Anyway, who cared. Time to move on and take action.

“Yes, you’re right,” I admitted. “I’m not 39. But I’m not leaving without those tickets.”

“You’re gonna lie?!?” She asked.

“No, I’m not going to lie. I’m simply going to point out that selling “youth rush” tickets is clearly biased and that the obsession with the youth of America is passé. And putting them on a pedestal has been frowned upon for years−I’ll show my frown lines to prove it!” I handed her my umbrella. “They’ll come around once they see it in those terms. You wait here.” I told her to stay put. Outside under the marquee.

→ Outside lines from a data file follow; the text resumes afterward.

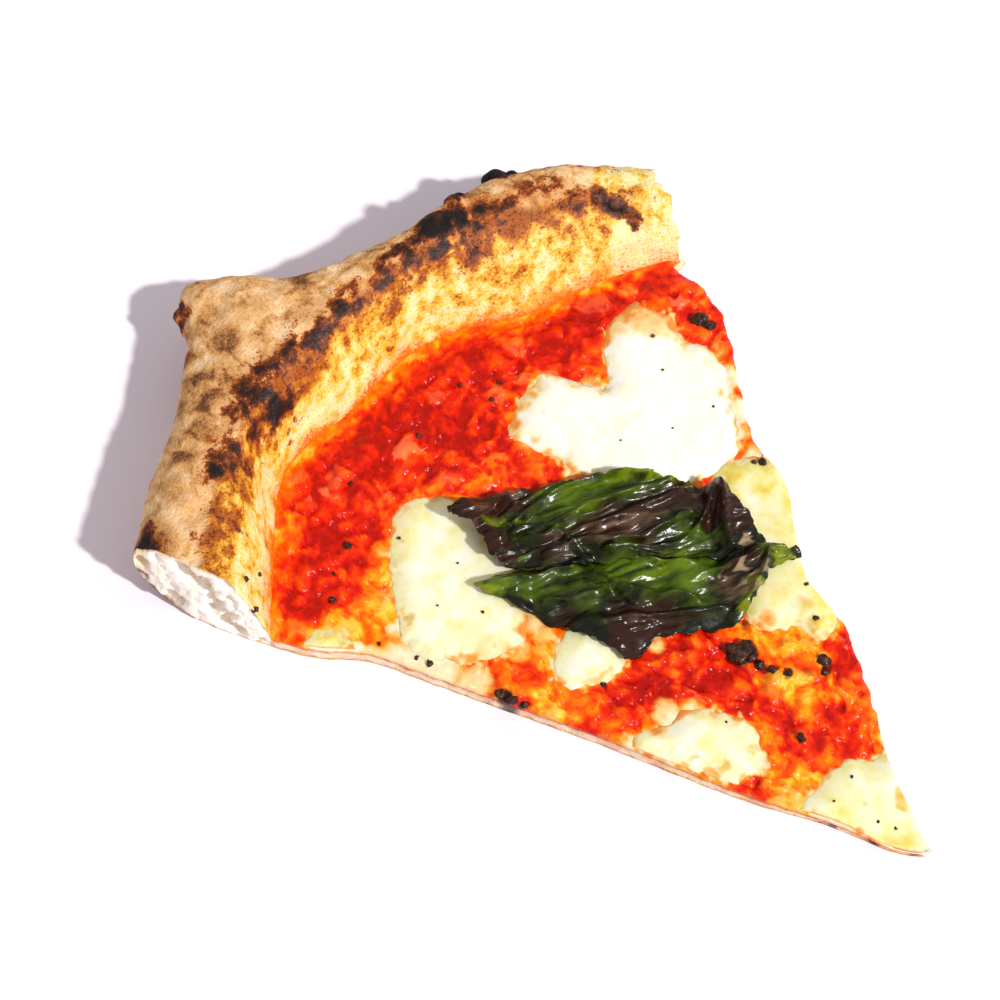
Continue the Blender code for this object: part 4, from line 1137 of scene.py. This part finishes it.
UPPER_CREASES = (
    (0.8, 0.9, ((-9, 101), (-3, 101.2), (2, 101), (7, 100), (11, 98.5))),
    (1.2, 0.9, ((-12, 98), (-5, 98.8), (2, 98.4), (9, 97.4), (14, 94.5), (20, 88.5), (24, 84.5))),
    (1.4, 1.0, ((-9, 94.5), (-6, 92.6), (0, 92), (6, 91), (12, 88.6), (18, 86.4), (25, 83))),
    (1.0, 0.8, ((-4, 89.5), (2, 88.5), (6, 86.6), (11, 85.2), (16, 84.2), (24, 82))),
    (1.5, 1.1, ((-9, 90), (-4, 88.5), (0, 86.0), (5, 82.6), (9, 79.4), (14, 77.6), (20, 77))),
    (1.1, 0.8, ((0, 84.3), (4, 80.8), (8, 77.2), (12, 74.4), (16, 74))),
    (1.4, 1.1, ((18, 66), (21, 70), (24, 73.5), (27, 77), (29, 80))),
    (1.2, 1.0, ((16, 74), (20, 75), (24, 77), (27, 79.5))),
    (1.0, 0.9, ((-16, 104), (-12, 103), (-8, 103.5), (-3, 105), (1, 103.5))),
    (1.1, 0.9, ((-17, 99), (-13, 97.5), (-9, 97.5))),
)
UPPER_PILLOWS = (
    (4.0, 95.2, 6.0, 0.8), (9.0, 92.5, 6.0, 0.9), (15, 89, 5.0, 0.7), (27, 75, 5.5, 1.8), (24.5, 70, 5.0, 1.4),
    (-13, 106, 4.5, 1.0), (-7, 105.5, 4.0, 0.8), (-13, 98, 4.5, 0.8), (19, 80, 5.5, 0.9), (12, 80.5, 4.5, 0.7),
)
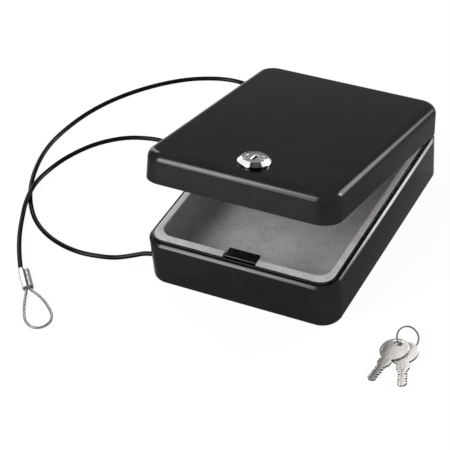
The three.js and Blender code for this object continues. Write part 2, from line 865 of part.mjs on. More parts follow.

I sauntered into the theater and up to the window. I asked, sweetly, for two rush tickets. The solemn lady behind the plexi-glass window looked at me stone-faced, with not a glimmer of kindness or even pity. She craned her neck forward to look at someone else. She said, “I told your friend already,” thrusting her chin at the person beside me, “they’re youth tickets. You have to be under thirty five.”

I looked to my right. I told her to wait outside!

I turned back to the staid lady with the frown. “Really!?!” I managed. The steam building inside me.

“And you need to show I.D. to prove it.” She added for good measure.

Oh really? I.D.! Bartend much! I yelled back at her inside my head. And another thing−you should try smiling once in a while; you might look less ancient yourself! I yelled that inside my head too.

We left the theater.

I don’t know what happened to the speech I planned. I couldn’t muster it. These people obviously missed the memo to stop over-indulging the youth. Disappointed, I looked at my friend and almost wished we were 35 again. But then I grabbed ahold of myself. Everything would be different if we were 35. I wasn’t so sure I wanted that. For one thing, my friend and I wouldn’t have even known each other−we hadn’t met until we were both older than that−and she was the best friend anyone could ever have.

There was one thing I was certain of. There was no way I’d trade in her friendship to be 35 again, not in a million years.

Mostly because, in a million years I’d be turning 50, and I’m definitely gonna need her for that.

P.S. The show was amazing!

I told you I wasn’t leaving without those tickets.